Os valores éticos cultivam-se em comunidades onde se aprendem modos de praticar as virtudes cívicas e morais. Hoje torna-se necessária a reflexão sobre estes valores em primeira pessoa, encarnados na vida daqueles que pela sua experiência de vida deixaram um legado. Os valores não são produtos depositados em estantes, prontos para o uso, necessitam ser aprendidos por meio de histórias de vida.
De cultura preclara e inteligência prodigiosa, Jorge Lacerda via a responsabilidade histórica do político como protagonista do bem comum. Perspectiva esta, hoje rara, por isso mais valiosa.

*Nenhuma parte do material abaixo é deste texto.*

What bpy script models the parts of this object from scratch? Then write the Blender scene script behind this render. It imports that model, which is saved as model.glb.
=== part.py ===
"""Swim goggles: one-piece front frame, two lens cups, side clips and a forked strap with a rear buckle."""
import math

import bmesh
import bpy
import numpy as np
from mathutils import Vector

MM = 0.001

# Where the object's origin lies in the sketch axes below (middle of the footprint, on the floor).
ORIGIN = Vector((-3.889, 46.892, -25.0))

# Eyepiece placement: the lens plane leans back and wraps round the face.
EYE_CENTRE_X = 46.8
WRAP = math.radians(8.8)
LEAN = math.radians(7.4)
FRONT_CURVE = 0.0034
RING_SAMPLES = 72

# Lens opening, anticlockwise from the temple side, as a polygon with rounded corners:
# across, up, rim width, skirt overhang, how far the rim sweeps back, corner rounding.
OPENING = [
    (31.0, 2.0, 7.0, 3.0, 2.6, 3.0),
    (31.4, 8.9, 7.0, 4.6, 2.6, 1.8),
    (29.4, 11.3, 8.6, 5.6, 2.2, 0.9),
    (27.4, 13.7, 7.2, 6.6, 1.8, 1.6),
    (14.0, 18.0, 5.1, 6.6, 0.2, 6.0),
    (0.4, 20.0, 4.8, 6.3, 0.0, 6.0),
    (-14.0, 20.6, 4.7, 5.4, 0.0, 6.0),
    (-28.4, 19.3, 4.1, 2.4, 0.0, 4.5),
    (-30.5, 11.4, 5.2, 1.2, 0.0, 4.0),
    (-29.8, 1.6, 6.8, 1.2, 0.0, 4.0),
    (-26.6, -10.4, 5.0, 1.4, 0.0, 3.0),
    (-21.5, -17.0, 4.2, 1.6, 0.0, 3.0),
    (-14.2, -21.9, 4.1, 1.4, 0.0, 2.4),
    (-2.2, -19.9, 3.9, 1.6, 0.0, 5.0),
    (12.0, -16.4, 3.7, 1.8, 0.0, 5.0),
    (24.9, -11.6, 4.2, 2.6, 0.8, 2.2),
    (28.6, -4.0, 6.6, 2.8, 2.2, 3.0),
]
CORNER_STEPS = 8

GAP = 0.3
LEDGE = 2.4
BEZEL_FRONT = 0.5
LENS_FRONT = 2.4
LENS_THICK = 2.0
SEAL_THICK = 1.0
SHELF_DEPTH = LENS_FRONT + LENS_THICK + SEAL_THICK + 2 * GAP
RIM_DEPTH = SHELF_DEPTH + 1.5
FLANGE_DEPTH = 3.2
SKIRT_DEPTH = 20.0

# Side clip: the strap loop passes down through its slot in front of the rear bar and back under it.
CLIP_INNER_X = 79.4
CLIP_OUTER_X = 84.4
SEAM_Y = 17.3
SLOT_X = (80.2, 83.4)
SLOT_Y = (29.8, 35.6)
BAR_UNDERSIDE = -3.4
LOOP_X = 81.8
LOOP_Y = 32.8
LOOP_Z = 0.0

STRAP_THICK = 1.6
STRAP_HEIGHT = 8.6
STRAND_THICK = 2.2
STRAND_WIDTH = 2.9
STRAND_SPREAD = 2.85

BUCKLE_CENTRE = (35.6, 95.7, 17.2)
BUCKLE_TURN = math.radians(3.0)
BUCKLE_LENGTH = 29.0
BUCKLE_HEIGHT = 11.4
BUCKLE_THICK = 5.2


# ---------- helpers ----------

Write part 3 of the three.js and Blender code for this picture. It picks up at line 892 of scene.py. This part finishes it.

Como político, propõe um modelo: "Temos procurado, na medida das nossas forças, e com a plena consciência das responsabilidades históricas que o destino impôs aos homens públicos de nossa terra, não desmerecer desse legado heróico dos pioneiros e desbravadores da nossa grandeza, cuja vida deve servir de exemplo e de estímulo aos nossos governantes." Estas palavras hoje soam como utopia, pois a política tornou-se a quinta-essência da hipocrisia, o laboratório onde se destilam nefastos componentes da alquimia da astúcia.
Devido à sua magnitude moral, brotavam forças das suas palavras, a ponto de obter do governo Vargas as providências para a dragagem dos portos catarinenses. Declarava neste episódio: "Há dragas apitando ainda nos editais de concorrência pública. Irrompem dragas por toda parte. Dragas fotogênicas nos catálogos estrangeiros. Dragas nos livros e dragas nas pranchetas. Há dragas nascendo no pensamento dos nossos técnicos, e há dragas morrendo nas gavetas das repartições. Dragas flutuam na imaginação dos nossos marítimos e das populações das cidades portuárias do país. Há dragas na fantasia das nossas autoridades, e mais dragas existentes na intimidade inconfessável dos cálculos vorazes dos eternos intermediários dos negócios da República". Quão atuais soam estas palavras! Sanguessugas, mensalões, valeriodutos, etc., que tornaram-se presentes na triste paisagem política do nosso país!
A personalidade que hoje lembramos foi assim descrita pelo então presidente Juscelino Kubitschek: "Jorge Lacerda vivia uma hora de realização magnífica. Moço, animado por um alto desejo de servir o seu país, mal começava uma carreira de homem político que se anunciava esplêndida. Era não só hábil e inteligente, como também de boa vontade e um patriota".
Recuperar exemplos de vida que marcaram positivamente a nossa história é contribuir para deixar um legado que preencha o atual vazio de valores políticos, como ponte entre o passado e o futuro, que ainda podemos conectar, como estímulo para as novas gerações.